## STATED EXERCISE
Where a line below holds the string "scene", copy that line.

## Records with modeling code

=-=-=

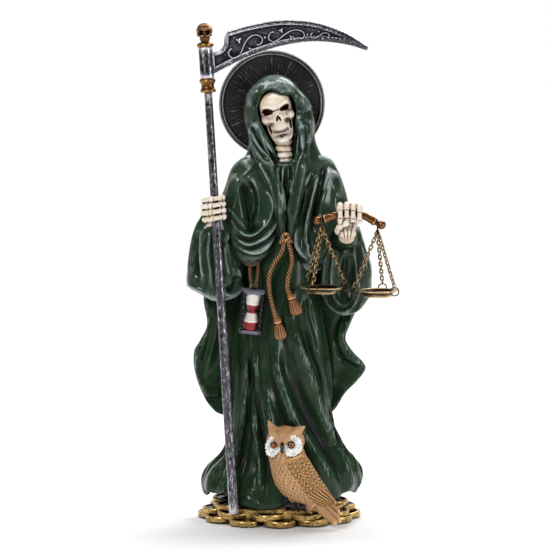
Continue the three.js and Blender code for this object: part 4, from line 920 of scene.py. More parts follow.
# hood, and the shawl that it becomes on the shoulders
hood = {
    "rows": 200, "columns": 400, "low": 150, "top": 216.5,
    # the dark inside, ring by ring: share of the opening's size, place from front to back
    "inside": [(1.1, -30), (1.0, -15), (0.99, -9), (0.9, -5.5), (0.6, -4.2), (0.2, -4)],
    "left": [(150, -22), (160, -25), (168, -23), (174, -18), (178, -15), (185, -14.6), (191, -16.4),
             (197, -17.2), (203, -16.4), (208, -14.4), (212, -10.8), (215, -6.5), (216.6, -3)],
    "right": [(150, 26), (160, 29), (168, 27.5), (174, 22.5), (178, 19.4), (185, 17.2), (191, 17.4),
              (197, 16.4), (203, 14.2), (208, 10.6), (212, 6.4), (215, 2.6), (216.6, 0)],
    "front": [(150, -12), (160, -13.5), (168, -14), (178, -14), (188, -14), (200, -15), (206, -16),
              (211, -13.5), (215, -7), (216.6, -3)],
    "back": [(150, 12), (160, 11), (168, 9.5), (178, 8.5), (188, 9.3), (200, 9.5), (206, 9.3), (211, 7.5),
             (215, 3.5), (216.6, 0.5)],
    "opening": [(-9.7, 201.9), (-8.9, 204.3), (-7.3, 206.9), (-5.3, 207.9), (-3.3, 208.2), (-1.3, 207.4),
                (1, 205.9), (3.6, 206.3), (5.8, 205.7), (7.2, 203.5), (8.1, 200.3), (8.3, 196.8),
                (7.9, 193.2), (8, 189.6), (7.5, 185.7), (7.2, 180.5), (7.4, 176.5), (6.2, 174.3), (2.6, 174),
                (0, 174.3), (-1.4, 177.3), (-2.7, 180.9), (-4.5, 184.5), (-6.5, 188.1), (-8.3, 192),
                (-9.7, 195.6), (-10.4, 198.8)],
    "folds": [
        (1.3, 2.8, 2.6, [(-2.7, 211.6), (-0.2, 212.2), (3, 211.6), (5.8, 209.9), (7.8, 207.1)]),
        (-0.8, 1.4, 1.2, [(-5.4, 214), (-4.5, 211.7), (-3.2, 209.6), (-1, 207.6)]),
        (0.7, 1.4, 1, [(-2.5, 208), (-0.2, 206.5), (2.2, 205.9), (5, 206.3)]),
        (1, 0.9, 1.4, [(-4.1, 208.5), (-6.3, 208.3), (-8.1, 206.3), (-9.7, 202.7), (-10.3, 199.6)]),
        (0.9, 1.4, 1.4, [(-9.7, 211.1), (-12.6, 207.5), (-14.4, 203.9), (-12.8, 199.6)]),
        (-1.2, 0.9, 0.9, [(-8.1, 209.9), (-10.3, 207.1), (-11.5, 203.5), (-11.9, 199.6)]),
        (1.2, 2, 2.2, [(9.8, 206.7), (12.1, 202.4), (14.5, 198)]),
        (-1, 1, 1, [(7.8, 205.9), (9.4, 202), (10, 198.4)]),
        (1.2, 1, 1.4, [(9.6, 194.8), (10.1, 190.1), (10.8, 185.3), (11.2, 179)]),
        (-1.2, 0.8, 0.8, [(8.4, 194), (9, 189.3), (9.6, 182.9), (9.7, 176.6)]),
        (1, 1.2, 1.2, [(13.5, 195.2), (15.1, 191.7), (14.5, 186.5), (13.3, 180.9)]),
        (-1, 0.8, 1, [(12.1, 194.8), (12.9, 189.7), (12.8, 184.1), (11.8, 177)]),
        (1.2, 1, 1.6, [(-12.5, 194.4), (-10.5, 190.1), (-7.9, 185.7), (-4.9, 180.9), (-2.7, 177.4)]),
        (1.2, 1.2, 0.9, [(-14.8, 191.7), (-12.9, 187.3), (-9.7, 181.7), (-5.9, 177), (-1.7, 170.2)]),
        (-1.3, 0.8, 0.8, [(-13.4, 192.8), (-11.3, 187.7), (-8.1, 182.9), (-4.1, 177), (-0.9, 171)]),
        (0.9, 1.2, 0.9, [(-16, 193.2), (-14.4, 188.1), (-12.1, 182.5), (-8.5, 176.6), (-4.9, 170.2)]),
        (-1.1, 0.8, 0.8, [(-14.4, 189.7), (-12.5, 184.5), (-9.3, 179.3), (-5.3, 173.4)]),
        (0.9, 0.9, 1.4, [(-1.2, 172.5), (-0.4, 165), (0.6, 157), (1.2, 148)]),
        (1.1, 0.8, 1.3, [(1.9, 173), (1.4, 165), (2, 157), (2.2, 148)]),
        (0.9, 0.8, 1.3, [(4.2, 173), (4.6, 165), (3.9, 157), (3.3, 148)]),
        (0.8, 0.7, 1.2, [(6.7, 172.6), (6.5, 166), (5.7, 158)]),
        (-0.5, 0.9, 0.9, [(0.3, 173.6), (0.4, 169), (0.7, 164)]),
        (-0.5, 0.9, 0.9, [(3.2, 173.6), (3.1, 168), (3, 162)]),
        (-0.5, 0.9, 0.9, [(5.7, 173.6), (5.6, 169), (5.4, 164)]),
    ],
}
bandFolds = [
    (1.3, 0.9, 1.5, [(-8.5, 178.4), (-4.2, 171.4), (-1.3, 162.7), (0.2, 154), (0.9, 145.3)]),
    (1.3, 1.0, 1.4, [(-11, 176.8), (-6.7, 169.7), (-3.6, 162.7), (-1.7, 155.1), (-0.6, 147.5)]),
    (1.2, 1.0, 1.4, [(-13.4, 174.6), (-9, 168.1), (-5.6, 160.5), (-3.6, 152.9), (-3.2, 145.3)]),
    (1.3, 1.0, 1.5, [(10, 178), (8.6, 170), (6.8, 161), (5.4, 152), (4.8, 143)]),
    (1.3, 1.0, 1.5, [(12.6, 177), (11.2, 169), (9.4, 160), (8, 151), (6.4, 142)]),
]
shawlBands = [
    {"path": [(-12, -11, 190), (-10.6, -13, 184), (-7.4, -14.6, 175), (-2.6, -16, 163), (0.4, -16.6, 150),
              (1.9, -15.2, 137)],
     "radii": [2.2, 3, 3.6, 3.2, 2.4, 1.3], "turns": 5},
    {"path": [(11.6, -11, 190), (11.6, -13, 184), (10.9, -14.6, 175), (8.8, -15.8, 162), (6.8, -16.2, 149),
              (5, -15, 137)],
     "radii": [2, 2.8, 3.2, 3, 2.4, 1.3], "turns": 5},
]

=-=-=

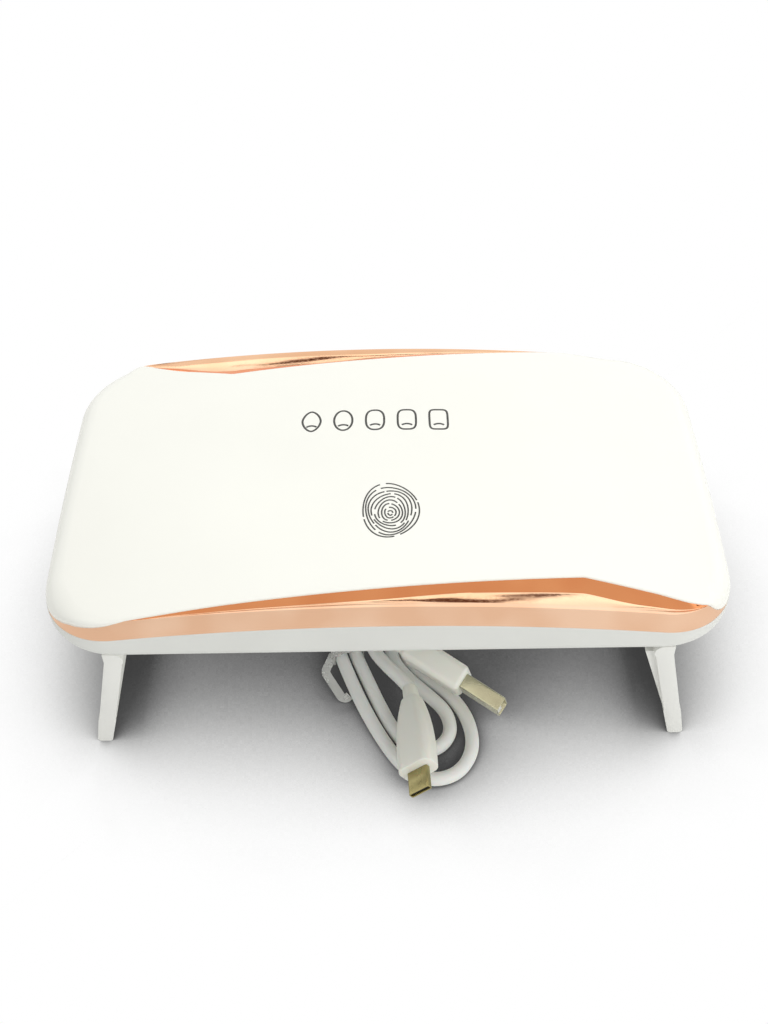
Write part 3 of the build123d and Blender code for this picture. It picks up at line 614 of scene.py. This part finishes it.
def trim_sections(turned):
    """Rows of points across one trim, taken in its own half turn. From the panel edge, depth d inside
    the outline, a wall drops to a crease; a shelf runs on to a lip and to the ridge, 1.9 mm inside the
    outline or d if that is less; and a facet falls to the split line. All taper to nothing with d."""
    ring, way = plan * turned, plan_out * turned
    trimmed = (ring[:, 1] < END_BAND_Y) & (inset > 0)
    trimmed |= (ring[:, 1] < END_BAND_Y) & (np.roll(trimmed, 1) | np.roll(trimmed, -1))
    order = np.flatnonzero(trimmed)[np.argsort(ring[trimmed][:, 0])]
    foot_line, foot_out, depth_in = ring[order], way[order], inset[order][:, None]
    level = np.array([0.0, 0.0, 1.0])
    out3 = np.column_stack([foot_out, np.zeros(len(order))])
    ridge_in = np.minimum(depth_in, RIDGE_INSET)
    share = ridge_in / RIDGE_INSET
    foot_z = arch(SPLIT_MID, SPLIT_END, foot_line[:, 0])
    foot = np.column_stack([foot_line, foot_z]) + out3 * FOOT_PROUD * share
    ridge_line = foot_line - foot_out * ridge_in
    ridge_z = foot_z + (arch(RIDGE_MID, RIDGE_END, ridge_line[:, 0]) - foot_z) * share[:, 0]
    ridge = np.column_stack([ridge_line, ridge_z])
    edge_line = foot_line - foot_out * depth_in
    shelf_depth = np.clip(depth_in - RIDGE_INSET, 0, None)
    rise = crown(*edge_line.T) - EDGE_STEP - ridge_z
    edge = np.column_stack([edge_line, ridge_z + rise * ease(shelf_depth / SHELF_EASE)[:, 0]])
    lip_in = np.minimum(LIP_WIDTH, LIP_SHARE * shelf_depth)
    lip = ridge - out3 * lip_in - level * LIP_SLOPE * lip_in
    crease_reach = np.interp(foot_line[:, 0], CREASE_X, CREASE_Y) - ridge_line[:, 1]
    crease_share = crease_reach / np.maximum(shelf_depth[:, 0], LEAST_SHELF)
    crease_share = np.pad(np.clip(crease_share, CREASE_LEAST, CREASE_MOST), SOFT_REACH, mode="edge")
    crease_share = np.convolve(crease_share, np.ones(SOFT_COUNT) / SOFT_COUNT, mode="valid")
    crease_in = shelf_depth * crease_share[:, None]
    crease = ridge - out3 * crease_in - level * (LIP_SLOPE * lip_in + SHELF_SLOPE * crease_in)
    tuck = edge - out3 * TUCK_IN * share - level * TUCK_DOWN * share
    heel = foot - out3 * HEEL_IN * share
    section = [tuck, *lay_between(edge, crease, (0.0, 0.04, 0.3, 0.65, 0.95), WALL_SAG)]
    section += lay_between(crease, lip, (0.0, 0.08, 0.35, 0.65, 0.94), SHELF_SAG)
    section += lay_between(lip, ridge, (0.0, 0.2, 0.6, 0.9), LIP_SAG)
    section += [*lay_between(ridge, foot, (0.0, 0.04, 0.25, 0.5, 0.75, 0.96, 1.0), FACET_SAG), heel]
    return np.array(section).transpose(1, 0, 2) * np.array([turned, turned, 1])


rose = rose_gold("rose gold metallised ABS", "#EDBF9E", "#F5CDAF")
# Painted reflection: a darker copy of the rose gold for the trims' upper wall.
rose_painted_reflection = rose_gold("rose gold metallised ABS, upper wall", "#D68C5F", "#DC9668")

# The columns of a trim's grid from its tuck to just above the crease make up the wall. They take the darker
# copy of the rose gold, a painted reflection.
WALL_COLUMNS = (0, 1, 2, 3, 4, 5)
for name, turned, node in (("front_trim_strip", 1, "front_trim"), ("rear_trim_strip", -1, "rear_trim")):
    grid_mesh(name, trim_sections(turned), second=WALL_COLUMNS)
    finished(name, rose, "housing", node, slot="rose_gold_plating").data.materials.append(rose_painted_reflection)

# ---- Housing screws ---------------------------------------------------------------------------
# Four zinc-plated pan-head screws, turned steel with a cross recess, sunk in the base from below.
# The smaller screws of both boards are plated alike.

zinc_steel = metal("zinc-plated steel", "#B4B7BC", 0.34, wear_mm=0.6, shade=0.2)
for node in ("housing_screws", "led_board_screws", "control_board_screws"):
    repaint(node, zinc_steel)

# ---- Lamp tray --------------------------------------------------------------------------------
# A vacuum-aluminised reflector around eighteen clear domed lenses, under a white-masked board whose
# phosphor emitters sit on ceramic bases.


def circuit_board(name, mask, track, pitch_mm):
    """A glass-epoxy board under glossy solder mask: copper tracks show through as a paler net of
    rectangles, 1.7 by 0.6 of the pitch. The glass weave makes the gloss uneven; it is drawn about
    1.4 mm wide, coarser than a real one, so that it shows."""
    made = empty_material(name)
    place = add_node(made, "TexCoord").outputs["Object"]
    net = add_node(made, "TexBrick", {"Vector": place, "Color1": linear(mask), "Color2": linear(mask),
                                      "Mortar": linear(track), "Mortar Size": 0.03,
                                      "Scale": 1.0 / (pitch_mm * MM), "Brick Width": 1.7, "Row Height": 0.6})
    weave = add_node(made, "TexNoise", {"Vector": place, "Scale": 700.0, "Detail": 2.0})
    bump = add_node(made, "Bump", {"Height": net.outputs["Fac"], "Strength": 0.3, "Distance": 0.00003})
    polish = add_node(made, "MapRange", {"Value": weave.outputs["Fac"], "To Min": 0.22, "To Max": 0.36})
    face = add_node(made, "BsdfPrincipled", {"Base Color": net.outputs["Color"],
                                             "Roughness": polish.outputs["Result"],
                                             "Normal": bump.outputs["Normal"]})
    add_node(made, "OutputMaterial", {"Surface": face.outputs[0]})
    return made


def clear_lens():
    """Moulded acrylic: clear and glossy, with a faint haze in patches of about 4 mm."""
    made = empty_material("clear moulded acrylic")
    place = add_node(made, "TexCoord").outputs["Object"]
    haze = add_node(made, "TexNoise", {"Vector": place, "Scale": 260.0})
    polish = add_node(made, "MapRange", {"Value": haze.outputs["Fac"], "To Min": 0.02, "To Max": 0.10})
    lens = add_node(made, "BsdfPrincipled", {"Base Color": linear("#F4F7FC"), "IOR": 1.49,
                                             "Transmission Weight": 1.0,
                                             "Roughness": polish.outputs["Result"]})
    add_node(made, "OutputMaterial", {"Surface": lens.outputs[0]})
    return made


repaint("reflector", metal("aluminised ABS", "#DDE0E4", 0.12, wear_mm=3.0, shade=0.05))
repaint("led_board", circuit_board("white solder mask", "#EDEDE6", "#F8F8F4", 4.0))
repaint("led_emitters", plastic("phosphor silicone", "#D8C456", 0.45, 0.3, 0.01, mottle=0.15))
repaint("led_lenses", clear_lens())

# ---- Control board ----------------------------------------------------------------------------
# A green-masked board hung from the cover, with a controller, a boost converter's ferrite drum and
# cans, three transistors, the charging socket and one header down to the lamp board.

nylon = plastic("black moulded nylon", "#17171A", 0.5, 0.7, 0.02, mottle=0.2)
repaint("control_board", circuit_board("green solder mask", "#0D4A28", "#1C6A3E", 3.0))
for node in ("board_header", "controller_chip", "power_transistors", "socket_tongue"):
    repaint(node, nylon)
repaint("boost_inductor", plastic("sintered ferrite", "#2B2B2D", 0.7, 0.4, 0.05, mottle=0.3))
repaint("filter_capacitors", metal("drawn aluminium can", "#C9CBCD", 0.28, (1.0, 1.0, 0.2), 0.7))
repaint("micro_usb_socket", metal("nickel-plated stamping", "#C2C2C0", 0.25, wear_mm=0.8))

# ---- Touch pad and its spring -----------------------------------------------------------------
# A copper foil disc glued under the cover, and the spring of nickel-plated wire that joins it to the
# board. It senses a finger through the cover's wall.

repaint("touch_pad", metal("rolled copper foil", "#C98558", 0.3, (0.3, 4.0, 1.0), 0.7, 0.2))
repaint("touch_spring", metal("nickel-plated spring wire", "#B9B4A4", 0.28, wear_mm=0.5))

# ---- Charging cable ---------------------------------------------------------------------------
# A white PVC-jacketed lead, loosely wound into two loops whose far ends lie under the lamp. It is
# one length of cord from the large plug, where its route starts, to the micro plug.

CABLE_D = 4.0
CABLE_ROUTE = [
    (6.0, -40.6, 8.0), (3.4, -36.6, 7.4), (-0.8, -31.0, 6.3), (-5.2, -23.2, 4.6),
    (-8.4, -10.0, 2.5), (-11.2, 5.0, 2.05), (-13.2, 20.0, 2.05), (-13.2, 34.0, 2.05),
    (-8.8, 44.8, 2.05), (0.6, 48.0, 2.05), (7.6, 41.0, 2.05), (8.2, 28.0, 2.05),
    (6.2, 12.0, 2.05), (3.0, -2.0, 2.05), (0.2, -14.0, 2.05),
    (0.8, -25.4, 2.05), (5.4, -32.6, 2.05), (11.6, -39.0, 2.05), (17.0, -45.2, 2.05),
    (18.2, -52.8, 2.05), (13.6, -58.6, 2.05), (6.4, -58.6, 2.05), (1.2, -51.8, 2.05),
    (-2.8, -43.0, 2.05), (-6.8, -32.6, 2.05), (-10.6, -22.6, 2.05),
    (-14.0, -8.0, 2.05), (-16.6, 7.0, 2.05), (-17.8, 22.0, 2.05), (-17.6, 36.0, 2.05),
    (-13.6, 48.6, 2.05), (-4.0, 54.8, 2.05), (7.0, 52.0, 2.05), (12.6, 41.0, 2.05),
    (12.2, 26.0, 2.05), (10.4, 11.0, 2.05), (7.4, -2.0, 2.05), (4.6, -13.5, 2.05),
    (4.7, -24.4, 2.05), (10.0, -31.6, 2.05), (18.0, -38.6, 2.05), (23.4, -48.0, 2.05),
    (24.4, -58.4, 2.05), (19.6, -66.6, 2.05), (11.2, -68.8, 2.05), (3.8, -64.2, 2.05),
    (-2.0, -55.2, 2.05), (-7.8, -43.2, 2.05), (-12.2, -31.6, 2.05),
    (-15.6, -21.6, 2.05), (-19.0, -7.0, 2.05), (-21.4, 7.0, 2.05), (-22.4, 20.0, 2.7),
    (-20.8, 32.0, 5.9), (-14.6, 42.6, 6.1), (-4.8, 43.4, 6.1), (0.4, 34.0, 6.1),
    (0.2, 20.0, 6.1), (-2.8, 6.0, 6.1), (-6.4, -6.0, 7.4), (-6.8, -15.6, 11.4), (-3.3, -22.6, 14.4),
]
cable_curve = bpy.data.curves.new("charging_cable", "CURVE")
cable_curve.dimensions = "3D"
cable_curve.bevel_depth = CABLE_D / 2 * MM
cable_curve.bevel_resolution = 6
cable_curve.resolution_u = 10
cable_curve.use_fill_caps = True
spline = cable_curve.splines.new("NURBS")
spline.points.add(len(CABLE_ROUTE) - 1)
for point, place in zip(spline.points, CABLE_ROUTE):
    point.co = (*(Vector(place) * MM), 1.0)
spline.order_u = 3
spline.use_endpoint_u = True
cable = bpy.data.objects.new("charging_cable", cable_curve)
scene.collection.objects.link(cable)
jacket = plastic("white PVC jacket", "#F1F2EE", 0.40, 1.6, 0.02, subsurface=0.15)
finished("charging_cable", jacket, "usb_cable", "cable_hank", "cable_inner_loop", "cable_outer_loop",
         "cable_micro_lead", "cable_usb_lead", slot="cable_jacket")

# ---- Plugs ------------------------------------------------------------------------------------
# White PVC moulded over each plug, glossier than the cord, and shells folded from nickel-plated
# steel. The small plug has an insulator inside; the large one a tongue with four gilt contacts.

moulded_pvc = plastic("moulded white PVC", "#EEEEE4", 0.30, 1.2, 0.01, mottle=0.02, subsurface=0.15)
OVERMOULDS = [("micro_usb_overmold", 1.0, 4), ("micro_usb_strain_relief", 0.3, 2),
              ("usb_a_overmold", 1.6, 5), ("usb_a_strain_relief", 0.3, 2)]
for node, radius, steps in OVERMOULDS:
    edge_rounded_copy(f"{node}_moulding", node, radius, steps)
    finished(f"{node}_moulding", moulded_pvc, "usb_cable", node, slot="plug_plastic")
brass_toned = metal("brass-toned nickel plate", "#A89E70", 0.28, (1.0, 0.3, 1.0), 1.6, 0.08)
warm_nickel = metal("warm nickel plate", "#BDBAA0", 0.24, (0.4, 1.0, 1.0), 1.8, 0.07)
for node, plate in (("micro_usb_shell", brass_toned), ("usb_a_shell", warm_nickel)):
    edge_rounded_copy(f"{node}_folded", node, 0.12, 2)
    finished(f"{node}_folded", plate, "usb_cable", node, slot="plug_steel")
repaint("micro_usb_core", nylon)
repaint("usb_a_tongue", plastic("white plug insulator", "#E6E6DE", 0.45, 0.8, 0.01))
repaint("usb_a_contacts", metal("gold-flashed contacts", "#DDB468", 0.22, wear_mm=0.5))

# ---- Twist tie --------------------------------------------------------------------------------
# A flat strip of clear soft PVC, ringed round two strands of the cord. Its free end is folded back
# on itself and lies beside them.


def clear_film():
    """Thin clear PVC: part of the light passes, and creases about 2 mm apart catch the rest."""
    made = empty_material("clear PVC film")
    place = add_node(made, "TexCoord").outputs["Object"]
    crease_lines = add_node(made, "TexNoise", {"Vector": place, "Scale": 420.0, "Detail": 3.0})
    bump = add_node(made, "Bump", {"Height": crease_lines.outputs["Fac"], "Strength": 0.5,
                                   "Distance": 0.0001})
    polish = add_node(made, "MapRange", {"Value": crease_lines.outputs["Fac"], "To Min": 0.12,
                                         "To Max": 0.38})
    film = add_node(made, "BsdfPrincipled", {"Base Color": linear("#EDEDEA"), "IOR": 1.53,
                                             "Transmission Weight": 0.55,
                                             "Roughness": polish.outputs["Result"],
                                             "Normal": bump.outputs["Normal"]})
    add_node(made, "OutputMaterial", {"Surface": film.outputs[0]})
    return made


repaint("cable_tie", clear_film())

=-=-=

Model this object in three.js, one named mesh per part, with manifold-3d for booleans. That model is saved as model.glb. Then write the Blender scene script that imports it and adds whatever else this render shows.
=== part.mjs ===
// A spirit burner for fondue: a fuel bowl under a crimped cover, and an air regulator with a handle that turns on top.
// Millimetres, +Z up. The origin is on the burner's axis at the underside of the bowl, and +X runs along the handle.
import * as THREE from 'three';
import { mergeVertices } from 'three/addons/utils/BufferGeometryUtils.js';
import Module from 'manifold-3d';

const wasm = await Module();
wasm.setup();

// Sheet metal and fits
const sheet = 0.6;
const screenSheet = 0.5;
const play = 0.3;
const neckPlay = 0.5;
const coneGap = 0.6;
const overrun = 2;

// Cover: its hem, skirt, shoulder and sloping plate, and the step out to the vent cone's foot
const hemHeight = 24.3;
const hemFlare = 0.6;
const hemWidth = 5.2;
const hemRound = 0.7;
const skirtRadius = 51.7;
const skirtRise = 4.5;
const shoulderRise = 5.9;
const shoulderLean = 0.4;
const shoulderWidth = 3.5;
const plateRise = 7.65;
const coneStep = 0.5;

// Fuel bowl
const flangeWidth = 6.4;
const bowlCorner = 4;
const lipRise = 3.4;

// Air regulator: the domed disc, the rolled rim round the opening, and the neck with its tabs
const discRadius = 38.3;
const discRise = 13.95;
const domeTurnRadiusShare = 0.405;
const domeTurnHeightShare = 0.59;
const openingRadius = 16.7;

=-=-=

## RESPONSE FOR THIS EXERCISE
Continue the three.js and Blender code for this object: part 4, from line 920 of scene.py. More parts follow.
Write part 3 of the build123d and Blender code for this picture. It picks up at line 614 of scene.py. This part finishes it.
scene.collection.objects.link(cable)
Model this object in three.js, one named mesh per part, with manifold-3d for booleans. That model is saved as model.glb. Then write the Blender scene script that imports it and adds whatever else this render shows.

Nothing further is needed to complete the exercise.